A Caribbean cripto-cyber-city

 

The environment is stunning: spectacular blue waters, gorgeous coral reefs, white sands and jungle trails. A Caribbean tropical paradise? Well, not really. At least not for everyone. Mass tourism has brought badly needed hard currency to Roatán, a mid-size Honduran island just off the coastal city of La Ceiba. An average of five giant cruise ships dock each day at the harbor unloading hundreds of mostly American vacationers: they linger around for about six hours, buy some T-shirts, eat fried fish, take a few selfies and leave.

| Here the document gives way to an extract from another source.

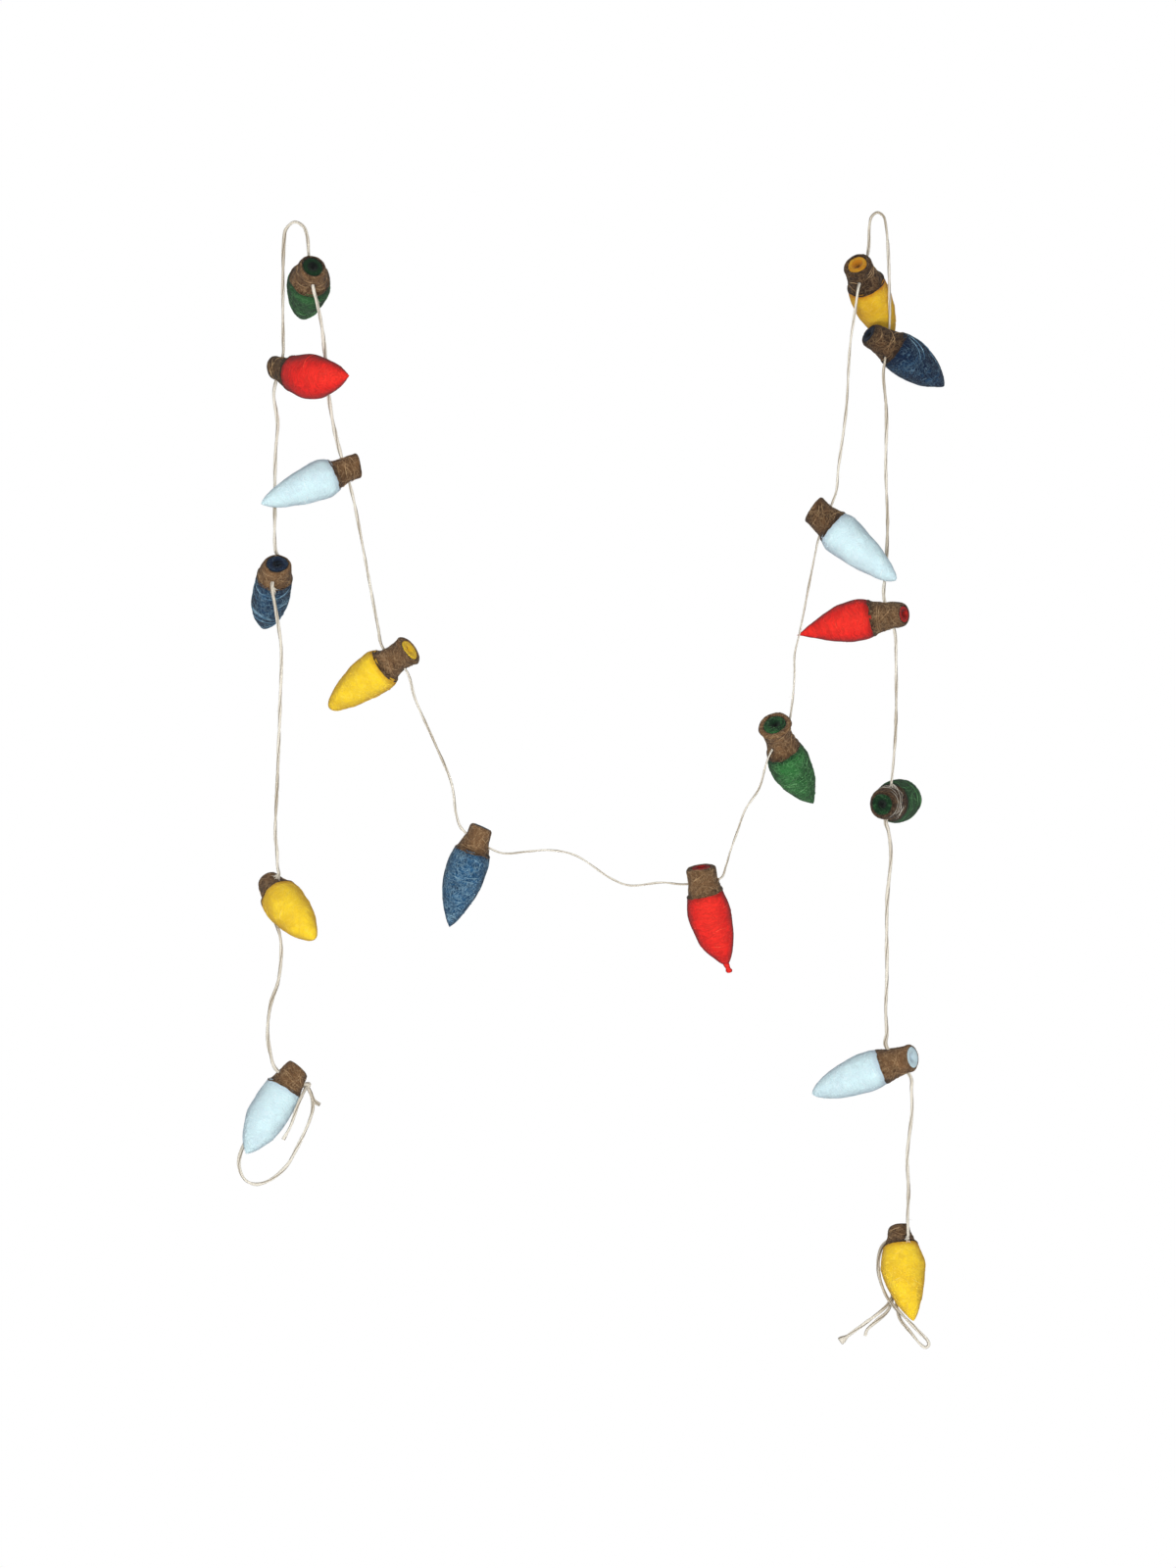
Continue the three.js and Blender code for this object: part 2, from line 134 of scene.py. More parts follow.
FIBRE_BEND = (210.0, 0.006)  # noise cells in a metre, and distance
FIBRE_SIZES = (0.4, 1.3)  # shares of the usual length
HAIR_SIZES = (0.3, 1.0)
HAIR_LEAN = 1.2
LOCK_STEPS = 22
LOCK_SIDES = 5
LOCK_SWELL = (0.2, 0.8)  # width of a lock's ends, and how much is added in its middle
LOCK_LIFT = 0.00016
LOCK_WIDTH = 0.00036
TANGLE_WIDTH = 0.0002
CAP_LOCKS = 7  # scattered over a cap of the usual shagginess
BODY_LOCKS = 8  # scattered over a wispy body, of which BARE_LOCKS are left out
BARE_LOCKS = 5
STRAY_TURN = 1.7  # a scattered lock starts within this angle of the viewer's side
STRAY_DROP = 0.0035
STRAY_REACH = (0.5, 1.5)
STRAY_SWAY = 0.0015
CAP_MARGINS = (0.0025, 0.001)  # scattered locks keep this far from the cap's two ends
BODY_START = 0.003  # on the body they begin this far from the cap
BODY_REACH = 0.94  # and end at this share of the bulb's length

# Shader patterns, with noise scales in cells for each metre

DRIFT = (150.0, 0.009)  # what bends the wool's pattern: its scale and its distance
CLOUD_SCALE = 110.0
GRAIN_SCALE = 900.0
RIB_SCALE = 1150.0
RIB_STRETCH = (1.0, 0.16, 0.16)
WISP_LINES = ((240.0, 0.028), (430.0, 0.036))  # scale and half width
RELIEF_SHARES = (0.35, 0.5, -0.6)  # heights of the grain, the strands and the ribs
FIBRE_COLOUR_SCALE = 260.0
AGED_SCALE = 28.0
FLECK_SCALE = 2400.0
GREY = (0.5, 0.5, 0.5)  # the middle of a noise colour

# Picture

IMAGE_WIDTH = 1200
IMAGE_HEIGHT = 1600
METRES_PER_PIXEL = 0.000512
ORIGIN_PIXEL = (300.5, 228.3)
CAMERA_DISTANCE = 3.0
CAMERA_REACH = 60.0
WHITE = (1.0, 1.0, 1.0, 1.0)
FLOOR_WHITE = (0.85, 0.85, 0.85, 1.0)
# The colour that the deepest painted shade, in a core's dimple, turns to.
HOLLOW_SHADE_BLACK = (0.003, 0.004, 0.004, 1.0)


class Felt(Enum):
    """The dyed wools of the garland."""

    PALE = "felt_pale"
    YELLOW = "felt_yellow"
    BLUE = "felt_blue"
    RED = "felt_red"
    GREEN = "felt_green"
    BROWN = "felt_brown"


@dataclass(frozen=True)
class BulbShape:
    """Where one felt bulb lies and how it is shaped.

    end and tip are the middle of the cap's end and the far tip. cap is the cap's length, and rim,
    waist and neck are its width at the end, the middle and the body. core is the width of the
    coloured disc in the cap's end. shoulder and wide are the body's width at the cap and at its
    widest, which lies belly from the cap's end. bore_at is the twine's distance from the cap's
    end and bore its way. blunt is the fullness of the tip and taper that of the way to it. bow is
    how far the middle is bent aside, face and skew are the slant of the cap's end towards the
    viewer and across the view, and nub is the length of a twisted wisp on the tip.
    tone and cap_dye_and_shade_tone darken the body and the cap, partly as a darker dye and partly as
    painted shade; disc is painted shade on the core's end, and hollow painted shade in its dimple.
    shaggy is how much loose wool the cap has, wispy how much paler wool shows on the body, and
    tangled says that the cap is wound about with loose jute.
    """

    felt: Felt
    end: Triple
    tip: Triple
    cap: float
    rim: float
    waist: float
    neck: float
    core: float
    shoulder: float
    wide: float
    belly: float
    bore_at: float
    bore: Triple
    blunt: float
    taper: float = 1.9
    bow: Triple = (0.0, 0.0, 0.0)
    face: float = 0.0
    skew: float = 0.0
    nub: float = 0.0
    tone: float = 0.0
    disc: float = 0.35
    hollow: float = 0.6
    cap_dye_and_shade_tone: float = 0.0
    shaggy: float = 1.0
    wispy: float = 1.0
    tangled: bool = False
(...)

This does not make Roatán any different from thousands of other tourist destinations in the Caribbean or elsewhere all over the world. What is unusual here is the presence of Próspera, a controversial ZEDE (Employment and Economic Development Zone) or – in the words of the US billionaires who are promoting it – “a private space of freedom, innovation, research and self-governance” based on the theory of “charter cities” developed by economist and Nobel Prize winner Paul Romer but quickly transformed into a mechanism that allows private investors to administer territory, justice, and urban planning almost independently of the central government.

I was curious to see what it was all about, so I rented a car and headed there, driving on rough and winding roads through the island’s hills. I had already obtained the visitor permit online, so I had no trouble getting past the private security guards and meeting the “digital nomads” who run the place. Próspera is not yet a city, and I doubt it ever will be. For now, it consists of a 14-story tower (Duna Tower) used as a residence and co-working spaces, a robotic carpentry workshop and a Bitcoin Academy connected by shuttle to a luxury resort with a private beach, tennis courts, and an 18-hole golf course.

Nevertheless, investors are flocking. And it’s easy to see why: almost no taxes, business registration “in 6 clicks online”, private arbitration for disputes, cryptocurrency transactions, the opportunity for companies to adopt whatever foreign regulations they choose and to skip national rules and international protocols in fields such as bio-neurotechnology and gene therapy.

From the Duna Tower it’s a five minutes’ walk to Crawfish Rock, a few hundred people of mostly English-speaking Black Caribbean descent who live in raised, wood-slat homes on ancestral land. A land, they fear, that Próspera has set its sights on. The village is extremely poor, plagued with drugs and alcoholism. There is an elementary school without desks or books and a “pulperia” where fishermen buy fried bananas, Coca-Cola and beer.

Luisa Connor, the community leader, has been fighting Próspera since 2020. “The Americans bought the land without explaining what they were going to do with it. They deceived us. We will not leave here, and we will continue to fight”. But it will be an uphill struggle.

The ZEDE was established in the island with the agreement of the corrupt right-wing Honduran president Juan Orlando Hernández who, after winning two rigged elections, was arrested, extradited to the US, sentenced to 45 years in prison for drug trafficking and finally released from jail last December thanks to an astonishing federal pardon granted by Donald Trump.

When in 2022 Hernández’s successor, Xiomara Castro, repealed the law authorizing the ZEDE, Próspera responded with an international lawsuit worth $10 billion, equivalent to approximately 40% of the country’s GDP, claiming that Honduras violated its contractual obligations.

But now it will not be necessary to wait for a court verdict. Nasry Asfura, the newly elected president, has the full support of Uncle Donald and his billionaire associates in Silicon Valley, who dream to build a Caribbean Dubai on the sandy beaches of Roatán.